Der sich drehende Ladekreis – vielleicht eher bekannt als Loading-Spinner – ist einer der gebräuchlichsten Fortschrittsindikatoren. Wenn man allerdings etwas genauer darüber nachdenkt, zeigt ein sich stupide drehender Kreis gar keinen Fortschritt an. Er zeigt uns nur, dass sich im Hintergrund gerade etwas tut. Angeblich. Was? Keine Ahnung. Wie lang noch? Auch keine Ahnung. Es ist Zeit, sich nach Alternativen umzusehen.
Und diese Alternative heißt nicht Ladebalken. Denn auch hier stehen wir vor dem gleichen Problem wie beim Ladekreis, dass man einfach nicht sagen kann, wie lange die Seite noch lädt. Forscher haben zudem herausgefunden, dass ein Ladebalken bei Wartezeiten unter fünf Sekunden unser Zeitempfinden sogar verlangsamt, da ein Ladebalken nicht den Fokus darauf lenkt, was schon passiert ist, sondern wie lange wir schon gewartet haben und noch warten müssen. Und wir wissen alle, wie langsam Zeit vergeht, wenn wir wollen, dass die Zeit vergeht (Babich 2016).
Eine Alternative dazu bieten die seit ein paar Jahren zunehmend häufiger aufkommenden Skeleton-Screens.
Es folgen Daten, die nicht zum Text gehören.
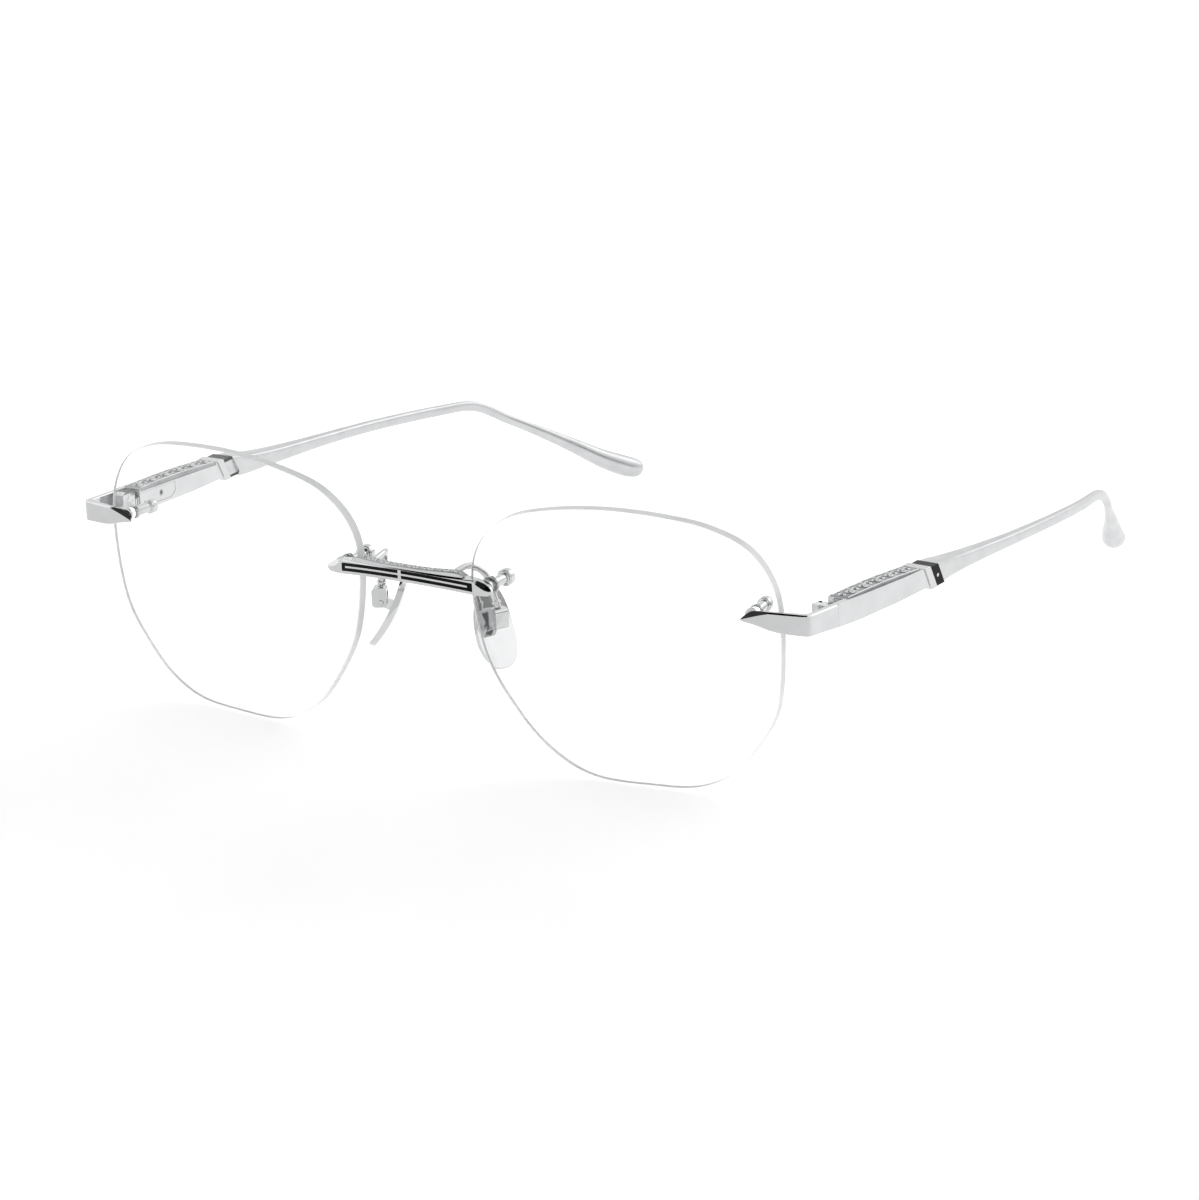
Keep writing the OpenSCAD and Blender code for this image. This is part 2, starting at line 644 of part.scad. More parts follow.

Das Prinzip davon ist einfach: Das User-Interface wird Stück für Stück, beginnend mit dem grundlegenden Layout – eben dem Skelett – aufgebaut. Skeleton-Screens zeigen von Beginn an, was wir auf der Website erwarten können und gleichzeitig, was noch geladen werden muss. Verpassen wir unseren Skeleton-Screens zusätzliche Bewegung, beispielsweise durch die Animation des Verlaufs im Platzhalter, werden die Wartezeiten gefühlt weiter verkürzt.
Denn all das lenkt die Aufmerksamkeit weg von der Wartezeit, hin zum sichtbaren Ladeprozess. Aber vor allem lassen sie unseren Webshop schneller wirken, als er eigentlich ist. Es gilt, sich immer im Hinterkopf zu behalten, dass wir für uns Menschen gestalten. Und wir sind eben in unserer Wahrnehmung beeinflussbar.
Die Vorteile von Skeleton-Screens liegen auf der Hand. Inkrementelles Feedback an die User sorgt für eine besser User-Experience und reduziert Unsicherheiten darüber, was gerade geschieht. Aber vor allem sind die Nutzer durch geschickte Wahrnehmungstäuschung bereit, länger zu warten – weil sie die Zeit als kürzer wahrnehmen (Chung 2018).